# Striker ice suits



## K Metzger (Jun 11, 2010)

What is everyone's opinion of the striker suits? I've read that they are very warm almost too warm. Which is the preferred model? Predator, hardwater, or the climate.

Thanks Keith


----------



## Fish2Win (Jan 21, 2009)

I've got the climate suit and absolutely love it. I have the Idi artic armor suit also and that thing stinks. It doesn't breathe at all and I think it's kinda cheap. Just my opinion. If I have super thick ice and it's below 0 I'll wear my frabill sno suit. Sno suit is the Cadillac of all suits.


----------



## Beegle1 (May 12, 2013)

I've got the Striker Ice Climate suit. A premium well thought out and constructed suit that you'll most likely never have to purchase again.


----------



## FISHIN 2 (Jun 22, 2005)

I have the Guardian suit. Not quite as heavy as the climate series but a layer of fleece underneath and I'm good. Got mine from Red Rock. 230.00 for the set. Love em.


----------



## K Metzger (Jun 11, 2010)

Fish 2 win Which suit is warmer, the frabill sno suit or the climate striker? I have the frabill and just curious how the 2 compare


----------



## Fish2Win (Jan 21, 2009)

So far I think they're close with frabill being the better of the 2 for warmth


----------



## Ey3FrenZy (Jun 9, 2010)

I just got the striker predator jacket and bibs and I love it. Haven't tried it out yet, but cant wait! I've had ice armor and frabill in the past, and they have not met my expectations.


----------



## K Metzger (Jun 11, 2010)

Thanks fish that was my concern. I didn't want to get one that was warmer than my frabill. And that was the comparison I was looking for.


----------



## Bigfillet (Feb 5, 2015)

I have the Predator jacket and bibs couldn't imagine needing anything warmer for ice fishing around here.
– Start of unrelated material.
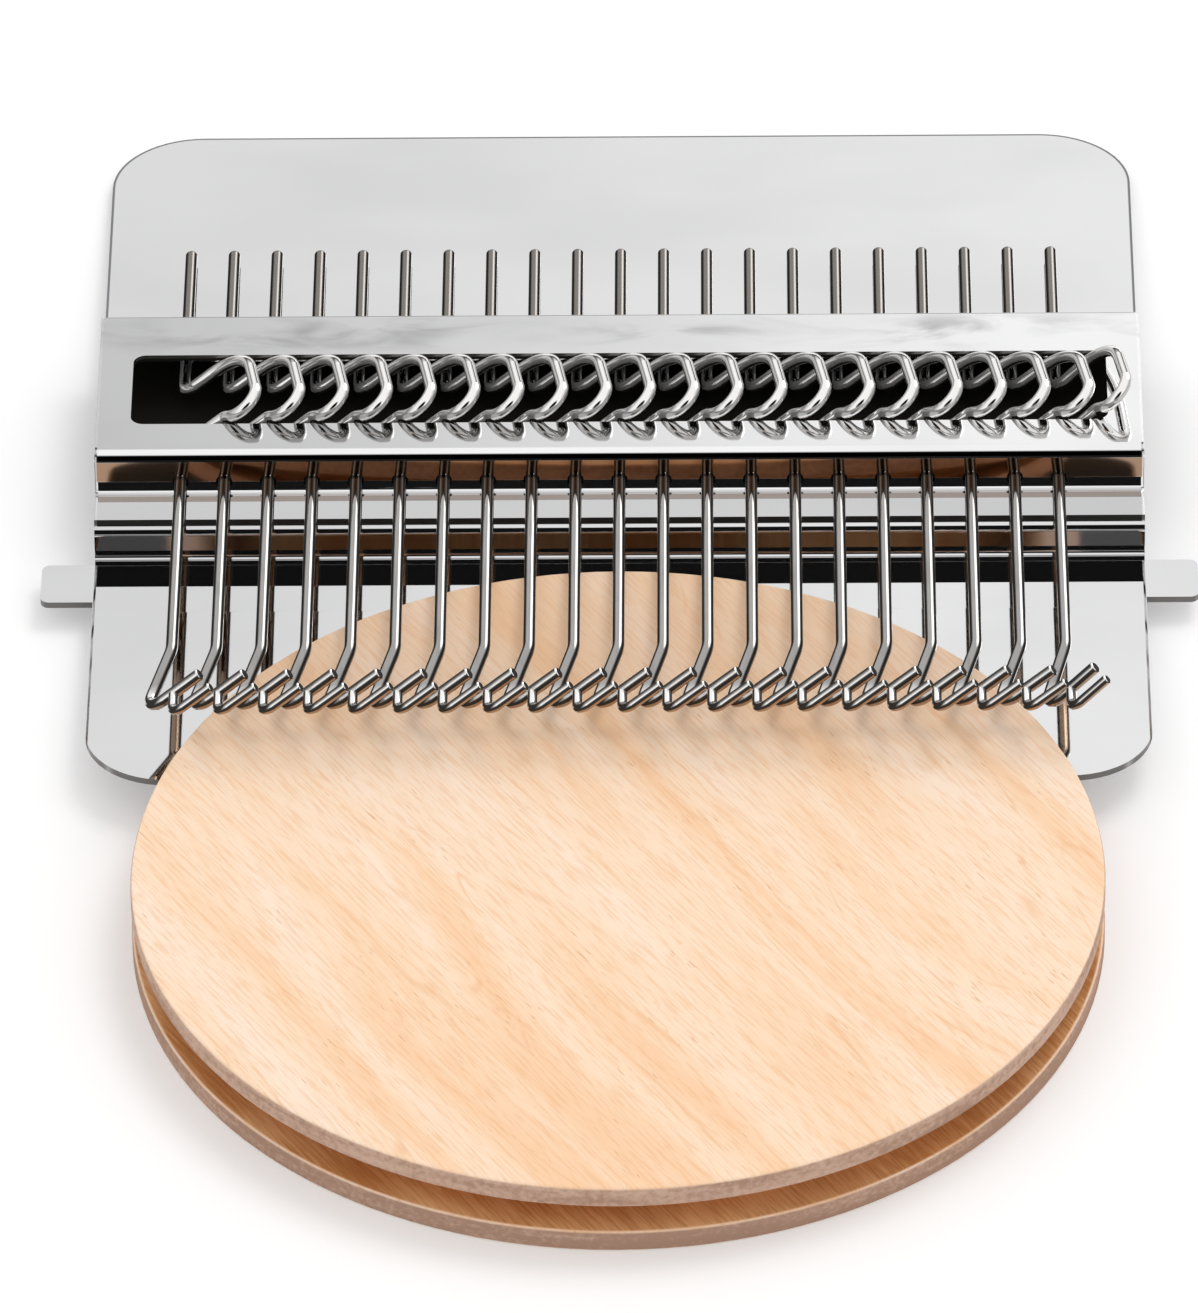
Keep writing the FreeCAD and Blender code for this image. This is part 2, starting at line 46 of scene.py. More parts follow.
class Signal:
    """The output of a shader node, which plain arithmetic can use."""

    def __init__(self, graph: "Graph", socket: bpy.types.NodeSocket) -> None:
        """Keep the socket and the graph that it is in."""
        self.graph = graph
        self.socket = socket

    def maths(self, operation: str, *others: "Signal | float") -> "Signal":
        """Return the result of a Math node that works on this signal and others."""
        sockets = dict(enumerate((self, *others)))
        return self.graph.node("ShaderNodeMath", {"operation": operation}, sockets)

    def __add__(self, other: "Signal | float") -> "Signal":
        """Return the sum."""
        return self.maths("ADD", other)

    __radd__ = __add__

    def __sub__(self, other: "Signal | float") -> "Signal":
        """Return what is left of this signal."""
        return self.maths("SUBTRACT", other)

    def __rsub__(self, other: float) -> "Signal":
        """Return what is left of a number."""
        return self.maths("MULTIPLY", -1.0) + other

    def __mul__(self, other: "Signal | float") -> "Signal":
        """Return the product."""
        return self.maths("MULTIPLY", other)

    __rmul__ = __mul__

    def __abs__(self) -> "Signal":
        """Return the size of this signal, without its sign."""
        return self.maths("ABSOLUTE")

    def either(self, other: "Signal | float") -> "Signal":
        """Return the larger of the two."""
        return self.maths("MAXIMUM", other)

    def below(self, limit: float) -> "Signal":
        """Return how far this signal lies under a limit, as a negative number, and 0 above it."""
        return (self - limit).maths("MINIMUM", 0.0)


class Graph:
    """The node graph of one material or world."""

    def __init__(self, owner: bpy.types.Material | bpy.types.World) -> None:
        """Start with an empty graph and its output node.

        Args:
            owner: the material or world that the graph belongs to.
        """
        owner.use_nodes = True
        self.tree = owner.node_tree
        self.tree.nodes.clear()
        is_world = isinstance(owner, bpy.types.World)
        kind = "ShaderNodeOutputWorld" if is_world else "ShaderNodeOutputMaterial"
        self.output = self.tree.nodes.new(kind)

    def node(self, kind: str, settings: dict[str, object] | None = None,
             sockets: dict[str | int, object] | None = None, output: str | int = 0) -> Signal:
        """Add one node.

        Args:
            kind: the node's type.
            settings: its own settings, set before its sockets. A ramp takes its stops as "stops".
            sockets: the value of each input, or the signal linked to it.
            output: which of its outputs is wanted.

        Returns:
            That output.
        """
        made = self.tree.nodes.new(kind)
        for name, value in (settings or {}).items():
            if name == "stops":
                self.set_stops(made.color_ramp, value)
            else:
                setattr(made, name, value)
        for name, value in (sockets or {}).items():
            if isinstance(value, Signal):
                self.tree.links.new(value.socket, made.inputs[name])
            else:
                made.inputs[name].default_value = value
        return Signal(self, made.outputs[output])

    @staticmethod
    def set_stops(ramp: bpy.types.ColorRamp, stops: tuple[tuple[float, Triple], ...]) -> None:
        """Give a ramp its stops.

        Args:
            ramp: the ramp of a new node.
            stops: the place and the colour of each stop.
        """
        while len(ramp.elements) < len(stops):
            ramp.elements.new(1.0)
        for element, (place, colour) in zip(ramp.elements, stops):
            element.position = place
            element.color = (*colour, 1.0)

    def mask(self, signal: Signal, low: float, high: float) -> Signal:
        """Return 0 where a signal is at the low value, 1 at the high one, and a soft step between."""
        sockets = {"Value": signal, "From Min": low, "From Max": high}
        return self.node("ShaderNodeMapRange", {"interpolation_type": "SMOOTHSTEP"}, sockets, "Result")

    def mask_mm(self, signal: Signal, low: float, high: float) -> Signal:
        """Return the same mask of a signal in metres, between two values in millimetres."""
        return self.mask(signal, low * MM, high * MM)

    def window(self, signal: Signal, rise: Pair, fall: Pair) -> Signal:
        """Return a mask that comes up over one span of a signal and goes down over another."""
        return self.mask(signal, *rise) * self.mask(signal, fall[1], fall[0])

    def between(self, signal: Signal, low: float, high: float, soft: float) -> Signal:
        """Return where a signal in metres lies between two values in millimetres.

        Args:
            signal: the place along an axis.
            low: where the mask begins.
            high: where it ends.
            soft: half the width of its soft ends.

        Returns:
            1 between the two and 0 elsewhere.
        """
        begun = self.mask_mm(signal, low - soft, low + soft)
        return begun * self.mask_mm(signal, high + soft, high - soft)

    def blend(self, factor: Signal | float, first: Signal | Triple,
              second: Signal | Triple) -> Signal:
        """Return two colours mixed.

        Args:
            factor: how much of the second there is.
            first: a colour, or the signal of one.
            second: the other colour, or its signal.

        Returns:
            The mixed colour.
        """
        sockets = {MIX_FACTOR: factor}
        for place, value in ((MIX_FIRST, first), (MIX_SECOND, second)):
            sockets[place] = value if isinstance(value, Signal) else (*value, 1.0)
        return self.node("ShaderNodeMix", {"data_type": "RGBA"}, sockets, MIX_RESULT)

    def place(self, turn: float = 0.0) -> Signal:
        """Return the object's own coordinates in metres, turned about Z by an angle in radians."""
        local = self.node("ShaderNodeTexCoord", {}, {}, "Object")
        return self.node("ShaderNodeMapping", {}, {"Vector": local, "Rotation": (0.0, 0.0, turn)})

    def facing(self) -> Signal:
        """Return the way the surface faces, along the object's own axes."""
        return self.node("ShaderNodeTexCoord", {}, {}, "Normal")

    def part(self, vector: Signal, axis: Axis) -> Signal:
        """Return the part of a vector along one axis."""
        return self.node("ShaderNodeSeparateXYZ", {}, {"Vector": vector}, axis.value)

    def vector(self, operation: str, sockets: dict[str | int, object],
               output: str = "Vector") -> Signal:
        """Return the result of a Vector Math node."""
        return self.node("ShaderNodeVectorMath", {"operation": operation}, sockets, output)

    def along(self, vector: Signal, direction: Triple) -> Signal:
        """Return how far a vector goes in a direction."""
        return self.vector("DOT_PRODUCT", {0: vector, 1: direction}, "Value")

    def length(self, vector: Signal) -> Signal:
        """Return a vector's length."""
        return self.vector("LENGTH", {0: vector}, "Value")

    def shift(self, where: Signal, direction: Triple, distance: Signal) -> Signal:
        """Return coordinates moved in a direction by a distance that varies."""
        step = self.vector("SCALE", {0: direction, "Scale": distance})
        return self.vector("ADD", {0: where, 1: step})

    def bump(self, height: Signal) -> Signal:
        """Return the normal that a height in metres gives."""
        return self.node("ShaderNodeBump", {}, {"Height": height, "Distance": 1.0, "Strength": 1.0})

    def surface(self, sockets: dict[str, object]) -> None:
        """Finish the graph with a Principled shader that has these inputs."""
        self.finish(self.node("ShaderNodeBsdfPrincipled", {}, sockets))

    def finish(self, shader: Signal) -> None:
        """Link a shader to the graph's output."""
        self.tree.links.new(shader.socket, self.output.inputs["Surface"])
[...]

Also I haven't needed any customer service from Striker but know a guy who did and said they were great to deal with.


----------



## fishingful (Apr 5, 2004)

I got a pair of the stalker whiteout bibs for christmass. For 130.00 i couldent pass them up. Haven't used them yet. They seem nice. Definitely more flexible than my Stearns coat. May have to upgrade the coat also.


----------



## RStock521 (Jul 17, 2008)

I love my Hardwater suit. When walking out, the jacket does get very hot, but once I get setup, the extra warmth is welcomed. I went with the Hardwater because it's got a more durable fabric than the Climate or Predator. I may look at picking up a Predator jacket to go with my Hardwater bibs if I stumble across any good end of season deals. Regardless, the Striker stuff is very thought-out and worth the money.


----------



## AC_ESS (Nov 15, 2008)

I have the predator.... Poly pro long johns, jeans a t-shirt and fleece is all I wear with them. I use them for hunting in a layout boat, duck boat and fall fishing. These things are amazing. If you get to warm you can unzip the armpits


----------



## K Metzger (Jun 11, 2010)

I just ordered the predators, thanks for everyone's input..


----------



## CavemaNdisguisE (Jul 10, 2012)

You won’t be disappointed. I had a zipper replaced on my bibs once. They were good to work with.


----------